Inner House refuses Greenpeace appeal against consent for new oil field production wells
The environmental group Greenpeace has lost its appeal in the Court of Session against decisions allowing two companies to create two new production wells in the Vorlich oil field in the North Sea.
BP Exploration Operating Company Ltd and Ithaca Energy UK Ltd, who appeared as interested parties to the appeal, were granted permits to use the site by the Oil and Gas Authority, with the Secretary of State for Business, Energy and Industrial Strategy agreeing that consent should be granted.
The appeal was heard by the Lord President, Lord Carloway, sitting with Lord Menzies and Lord Pentland. The appellants were represented by Ruth Crawford QC, with the Dean of the Faculty of Advocates, Roddy Dunlop QC, appearing for the Lord Advocate, representing the first respondent, and McClelland, advocate, for the second respondent.
Myriad of failures
In April 2018, BP applied to the OGA on behalf of itself and Ithaca for consent for two new wells in the Vorlich field. The application was publicised in two newspapers, on the Scot-Ads website, and on BP’s own website. A habitat assessment and environmental baseline survey report followed in June 2018 following a request from the Secretary of State. Consent was granted for the works in September 2018.
It was submitted for the appellants that there had been a “myriad” of failures in the consultation exercise on the application required by the 1999 Regulations that had deprived them of the opportunity to take part in the process. They argued that the respondents’ decisions did not comply with publicity requirements set out by the Offshore Petroleum Production and Pipelines (Assessment of Environmental Effects) Regulations 1999, arguing in particular that the requirement to publish on a “public website” must be construed purposively as meaning a governmental website.
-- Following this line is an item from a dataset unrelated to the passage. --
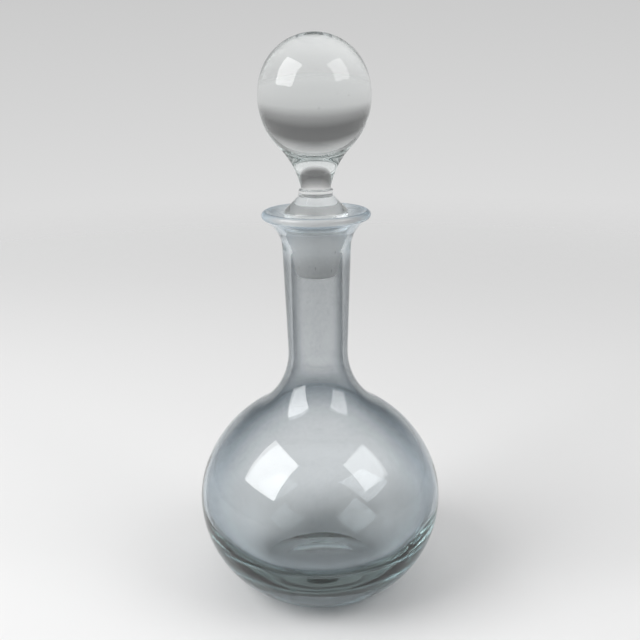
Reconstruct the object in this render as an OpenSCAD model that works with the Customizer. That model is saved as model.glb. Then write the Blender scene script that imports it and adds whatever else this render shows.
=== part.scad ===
// Globe decanter of clear glass with a ground-in ball stopper.
// Millimetres, +Z up. The origin is the centre of the foot, on the surface that it stands on.
// Both pieces are turned about the Z axis, so each module is one outline and one rotate_extrude.

/* [Globe] */
// Radius of the globe at its widest ring
globe_r = 66.8; // [50:0.1:90]
// Height of the widest ring above the foot
globe_z = 52.4; // [40:0.1:56]
// Radius of curvature of the side just above the widest ring
upper_side_r = 49.4; // [40:0.1:60]
// Angle above level at which the side passes into the flatter shoulder
shoulder_start = 21; // [10:1:35]
// Radius of curvature of the shoulder
shoulder_r = 68.9; // [60:0.1:90]
// Thickness of the glass in the globe, the shoulder and the root of the neck
wall = 2.7; // [1.8:0.1:4]
// Thickness of the base at its centre
base_t = 7.7; // [5:0.1:16]

/* [Foot] */
// How far inside the widest ring of the globe the edge of the foot begins to round
foot_inset = 32.5; // [23:0.1:39]
// Radius of the rounded edge of the foot
foot_round = 2; // [1:0.1:4]
// Width of the flat ring that the decanter stands on
foot_ring_w = 10; // [5:0.5:18]
// Depth, at its centre, of the hollow inside that ring
hollow_depth = 1.2; // [0.4:0.1:2.5]

/* [Neck] */
// Outer radius of the neck where it is narrowest
neck_r = 16; // [14.5:0.1:20]
// Radius of the sweep from the shoulder into the neck
neck_root_r = 36.8; // [25:0.1:50]
// Outward lean of the neck above its narrowest point, in degrees from upright
neck_lean = 2; // [0.5:0.1:4]
// Height of the lip above the foot
bottle_h = 212.6; // [195:0.1:260]
// Radius of the outward curve under the lip
flare_r = 17.7; // [14:0.1:24]
// Outer radius of the lip
lip_r = 28.4; // [26:0.1:34]
// Thickness of the fire-polished lip
lip_t = 4.35; // [3:0.05:5]

/* [Ground joint] */
// Depth of the seat's upper edge below the lip
seat_top_depth = 9.54; // [7:0.01:13]
// Length of the seat along its slope
seat_len = 11.33; // [8:0.01:15]
// Taper of the seat and of the plug, in degrees from upright
seat_taper = 12.6; // [8:0.1:16]
// Gap between the seat and the plug, square to both
seat_gap = 0.12; // [0.05:0.01:0.25]

/* [Stopper] */
// Length of the plug below the lower edge of the seat
plug_tail = 13.4; // [8:0.1:18]
// Rounding of the plug's lower edge
plug_round = 3.2; // [1:0.1:5]
// Crown of the plug's bottom, from its edge to its centre
plug_crown = 0.9; // [0.2:0.1:2]
// How far the ground band rises above the upper edge of the seat
band_stand = 1.34; // [0.5:0.01:3]
// Height of the flange above the ground band
flange_h = 8; // [6:0.1:10]
// Widening of the flange from its foot to its shoulder
flange_swell = 0.5; // [0.2:0.1:1.5]
// Rounding of the flange's shoulder
flange_round = 2.6; // [1:0.1:4]
// Height of the cone between the flange and the ring
cone_h = 7.8; // [6:0.1:11]
// How far the ring at the foot of the stem stands out from it
ring_stand = 1.3; // [0.8:0.1:3]
// Height of the ring
ring_h = 3.4; // [2:0.1:5]
// Rounding at the ring's edges
ring_round = 1; // [0.4:0.1:1.2]
// Radius that the stem's sweep would reach at its narrowest
stem_r = 6.9; // [5.5:0.1:7.4]
// Radius of the inward sweep from the head to the stem
stem_sweep_r = 41; // [30:0.5:55]
// Height of the head's centre above the ring
head_rise = 48.5; // [40:0.1:60]
// Radius of the head's crown
head_r = 28.15; // [23:0.05:34]
// How much larger the radius of curvature of the head's side is than its crown
head_side_extra = 7.25; // [3:0.05:14]
// Angle above level at which the crown passes into the side
head_side_start = 20; // [5:1:40]

/* [Hidden] */
$fn = 128;
// Angle between neighbouring points of an arc
arc_step = 3;
// Points nearer than this are one point
same_point = 0.005;
glass_tint = [0.80, 0.86, 0.85, 0.45];

// Points along an arc about centre c from angle a0 to angle a1, both ends included
function arc(c, r, a0, a1) =
    let (n = max(2, ceil(abs(a1 - a0) / arc_step)))
    [for (i = [0:n]) let (a = a0 + (a1 - a0) * i / n) c + r * [cos(a), sin(a)]];

// Direction of the line from p to q, in degrees
function heading(p, q) = atan2(q[1] - p[1], q[0] - p[0]);

// Unit vector at angle a
function unit(a) = [cos(a), sin(a)];

// The corner q of the line p-q-s, rounded to radius r
function corner(p, q, s, r) =
    let (
        d0 = (p - q) / norm(p - q),
        d1 = (s - q) / norm(s - q),
        half = acos(d0 * d1) / 2,
        middle = (d0 + d1) / norm(d0 + d1),
        c = q + middle * r / sin(half),
        t0 = q + d0 * r / tan(half),
        t1 = q + d1 * r / tan(half),
        a0 = heading(c, t0),
        turn = heading(c, t1) - a0,
        short = turn > 180 ? turn - 360 : turn < -180 ? turn + 360 : turn
    )
    arc(c, r, a0, a0 + short);

// An open line through [x, y, rounding] points, each inner one rounded by its third number
function rounded_line(pts) =
    let (n = len(pts) - 1, xy = [for (p = pts) [p[0], p[1]]])
    concat(
        [xy[0]],
        [for (i = [1:n - 1]) each
            pts[i][2] > 0 ? corner(xy[i - 1], xy[i], xy[i + 1], pts[i][2]) : [xy[i]]],
        [xy[n]]
    );

// The same points with those dropped that repeat the one before
function without_repeats(pts) =
    [for (i = [0:len(pts) - 1]) if (i == 0 || norm(pts[i] - pts[max(i, 1) - 1]) > same_point) pts[i]];

// Centre of a circle of radius r that touches, from outside, the circle about c of radius big,
// and whose inner side stands at distance x from the axis; side is 1 above c and -1 below it
function touching_centre(c, big, r, x, side) =
    [x + r, c[1] + side * sqrt(pow(big + r, 2) - pow(x + r - c[0], 2))];

// Globe: centres of the arcs of the side and the shoulder; the lower side touches the foot's edge
foot_r = globe_r - foot_inset;
lower_side_r = (pow(foot_inset, 2) + pow(globe_z - foot_round, 2) - pow(foot_round, 2))
    / (2 * (foot_inset - foot_round));
lower_c = [globe_r - lower_side_r, globe_z];
upper_c = [globe_r - upper_side_r, globe_z];
shoulder_c = upper_c - (shoulder_r - upper_side_r) * unit(shoulder_start);
root_c = touching_centre(shoulder_c, shoulder_r, neck_root_r, neck_r, 1);
shoulder_end = heading(shoulder_c, root_c);

// Foot: the rounded edge touches the ground and the lower side
foot_c = [foot_r, foot_round];
foot_end = heading(lower_c, foot_c);
hollow_r = foot_r - foot_ring_w;
hollow_arc_r = (pow(hollow_r, 2) + pow(hollow_depth, 2)) / (2 * hollow_depth);
hollow_half = asin(hollow_r / hollow_arc_r);

// Neck: the flare leaves the leaning neck at flare_z and carries the lip's round end
neck_end = root_c + neck_root_r * unit(180 - neck_lean);
lip_mid_r = flare_r + lip_t / 2;
lip_target = [lip_r - lip_t / 2, bottle_h - lip_t / 2];
lean_rise = tan(neck_lean);
reach = neck_end[0] - neck_end[1] * lean_rise + flare_r * cos(neck_lean) - lip_target[0];
climb = lip_target[1] + flare_r * sin(neck_lean);
half_b = climb - reach * lean_rise;
flare_z = (half_b - sqrt(half_b * half_b - (1 + lean_rise * lean_rise)
    * (reach * reach + climb * climb - lip_mid_r * lip_mid_r))) / (1 + lean_rise * lean_rise);
flare_c = [
    reach + lip_target[0] + flare_z * lean_rise,
    flare_z - flare_r * sin(neck_lean)
];
lip_angle = heading(flare_c, lip_target);

// Seat: a cone that runs down into the neck from the arc of the mouth
mouth_r = flare_r + lip_t;
seat_top_rise = bottle_h - seat_top_depth - flare_c[1];
seat_top = flare_c + [-sqrt(pow(mouth_r, 2) - pow(seat_top_rise, 2)), seat_top_rise];
seat_foot = seat_top - seat_len * [sin(seat_taper), cos(seat_taper)];

outer_outline = concat(
    arc([0, hollow_depth - hollow_arc_r], hollow_arc_r, 90, 90 - hollow_half),
    arc(foot_c, foot_round, -90, foot_end),
    arc(lower_c, lower_side_r, foot_end, 0),
    arc(upper_c, upper_side_r, 0, shoulder_start),
    arc(shoulder_c, shoulder_r, shoulder_start, shoulder_end),
    arc(root_c, neck_root_r, shoulder_end + 180, 180 - neck_lean),
    arc(flare_c, flare_r, 180 - neck_lean, lip_angle),
    arc(lip_target, lip_t / 2, lip_angle - 180, lip_angle)
);

inner_outline = concat(
    arc(flare_c, mouth_r, lip_angle, heading(flare_c, seat_top)),
    [seat_foot],
    arc(root_c, neck_root_r + wall, 180, shoulder_end + 180),
    arc(shoulder_c, shoulder_r - wall, shoulder_end, shoulder_start),
    arc(upper_c, upper_side_r - wall, shoulder_start, 0),
    [for (a = [arc_step:arc_step:90])
        [(globe_r - wall) * cos(a), globe_z - (globe_z - base_t) * sin(a)]]
);

// Stopper: levels of its steps, from the plug's lower edge up to the head's centre
plug_z = seat_foot[1] - plug_tail;
band_top = seat_top[1] + band_stand;
flange_top = band_top + flange_h;
ring_foot = flange_top + cone_h;
ring_top = ring_foot + ring_h;
head_c = [0, ring_top + head_rise];

// Radius of the ground plug at height z, one seat_gap inside the seat
function plug_r(z) =
    seat_foot[0] + (z - seat_foot[1]) * tan(seat_taper) - seat_gap / cos(seat_taper);

// Head: the side and the stem's sweep touch each other
head_side_r = head_r + head_side_extra;
side_c = head_c - head_side_extra * unit(head_side_start);
sweep_c = touching_centre(side_c, head_side_r, stem_sweep_r, stem_r, -1);
side_end = heading(side_c, sweep_c);
sweep_end = 180 - asin((ring_top - sweep_c[1]) / stem_sweep_r);
stem_foot = sweep_c + stem_sweep_r * unit(sweep_end);
ring_r = stem_foot[0] + ring_stand;

head_outline = concat(
    arc(head_c, head_r, 90, head_side_start),
    arc(side_c, head_side_r, head_side_start, side_end),
    arc(sweep_c, stem_sweep_r, side_end + 180, sweep_end)
);

foot_outline = rounded_line([
    [stem_foot[0], ring_top, 0],
    [ring_r, ring_top, ring_round / 2],
    [ring_r, ring_foot, ring_round],
    [plug_r(band_top) + flange_swell, flange_top, flange_round],
    [plug_r(band_top), band_top, 0],
    [plug_r(plug_z), plug_z, plug_round],
    [0, plug_z - plug_crown, 0]
]);

// The vessel: foot, globe, neck and lip are one piece of glass
module decanter_body() {
    color(glass_tint)
        rotate_extrude()
            polygon(without_repeats(concat(outer_outline, inner_outline)));
}

// The stopper: ground plug, flange, ring, stem and head are one solid piece of glass
module ball_stopper() {
    color(glass_tint)
        rotate_extrude()
            polygon(without_repeats(concat(head_outline, foot_outline)));
}

decanter_body();
ball_stopper();
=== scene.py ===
"""A clear glass globe decanter with a ground-in ball stopper, on a pale studio floor.

Both pieces are turned shapes. Their outlines are read from the frame, lathed again as fine
smooth glass with its ripples and seed bubbles, and ride the CAD bodies. Metres throughout.
"""
import math
import random

import bmesh
import bpy
from mathutils import Matrix, Vector, noise

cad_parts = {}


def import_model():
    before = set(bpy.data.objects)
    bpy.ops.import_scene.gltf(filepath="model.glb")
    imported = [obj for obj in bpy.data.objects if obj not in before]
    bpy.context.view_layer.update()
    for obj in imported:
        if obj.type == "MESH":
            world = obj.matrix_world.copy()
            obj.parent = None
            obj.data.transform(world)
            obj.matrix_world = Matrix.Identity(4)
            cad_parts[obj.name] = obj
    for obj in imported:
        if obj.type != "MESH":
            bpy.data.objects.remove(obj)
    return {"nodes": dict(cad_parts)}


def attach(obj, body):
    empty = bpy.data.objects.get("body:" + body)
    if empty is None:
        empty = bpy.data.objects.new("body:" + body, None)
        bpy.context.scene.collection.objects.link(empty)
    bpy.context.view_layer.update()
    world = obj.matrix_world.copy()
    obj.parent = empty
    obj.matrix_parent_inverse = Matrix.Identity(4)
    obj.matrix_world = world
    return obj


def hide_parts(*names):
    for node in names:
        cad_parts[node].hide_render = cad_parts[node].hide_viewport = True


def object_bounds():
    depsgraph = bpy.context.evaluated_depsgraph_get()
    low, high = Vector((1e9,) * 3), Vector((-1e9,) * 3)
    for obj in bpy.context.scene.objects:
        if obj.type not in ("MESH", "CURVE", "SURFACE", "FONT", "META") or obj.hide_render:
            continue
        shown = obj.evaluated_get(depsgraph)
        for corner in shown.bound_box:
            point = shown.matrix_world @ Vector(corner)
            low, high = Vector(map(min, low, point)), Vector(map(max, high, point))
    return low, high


MM = 0.001

# Camera: level distance from the axis and height, as shares of the whole height; angles in degrees
CAMERA_BACK = 1.502
CAMERA_HEIGHT = 0.961
CAMERA_DOWN = 16.68
CAMERA_TURN = 0.16
CAMERA_ROLL = 0.79
CAMERA_LENS = 49.5

# Lathe
LATHE_STEPS = 88
STRAIGHT = 4.5 * MM
STRAIGHT_STEP = 5 * MM
EDGE_KEEP = 0.4 * MM
ON_SEAM = 0.0002 * MM
SAME_POINT = 0.002 * MM
LEAST_TURN = 0.05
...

Greenpeace also made challenges based on arithmetical errors relating to greenhouse gas emissions in BP’s environmental statement and on whether the environmental effect of the consumption of the extracted and refined oil from the site ought to be a relevant consideration in the impact assessment.
Counsel for the respondents submitted that any failures on BP’s part had been minor technical ones that had not prejudiced the appellants’ ability to respond to the notice, with publication on a government website not an essential requirement. Further, the subsequent consumption of any refined oil and gas produced was not part of the effect of the project itself, which is what the legislation and the EU Directive of 2011 which it implemented sought to address.
In relation to the arithmetical errors, it was submitted that they had been noticed by the Environmental Management Team of the Offshore Petroleum Regulator for Environment and Decommissioning. The EMT’s manager stated in a report that the errors did not alter the total CO2-e figure and would not have changed the overall assessment that atmospheric emissions from the operation of the field were not significant.
Any material effect
Delivering the opinion of the court, Lord Carloway said of the publicity of the application: “Regulation 9(2A) [of the 1999 Regulations] requires the applicant to publish the notice on a ‘public website’. It was argued that this must be construed purposively as meaning a government website. The regulation and the definition must be taken, in the absence of ambiguity or absurdity, to mean what they say. It is for the applicant to publish the notice. Hence the expectation is that he will do so on a website over which he has control.”
He added: “If the Regulations had been intended to require the Government to provide facilities for publication by applicants on a Government website, that could have been stipulated. It was not.”
Addressing whether the impact assessment was required to consider consumption of oil and gas, Lord Carloway explained: “The exercise which the applicant had to carry out, and the Secretary of State had to assess, was a determination of the significant effects of drilling the two wells and removing the oil and gas. That involved considering the effects of depositing and operating an exploration rig or rigs on site. The ultimate use of a finished product is not a direct or indirect significant effect of the project. It is that effect alone which , in terms of the Regulations, must be assessed.”
He continued: “The argument is, in any event, an academic one. It is not maintained that the exploitation of the Vorlich field would increase, or even maintain, the current level of consumption. Unless it did so, it is difficult to argue that it would have any material effect on climate change; even if it is possible to arrive at a figure for its contribution by arithmetical calculation relative to the production of oil and gas overall.”
For these reasons, the appeal was refused.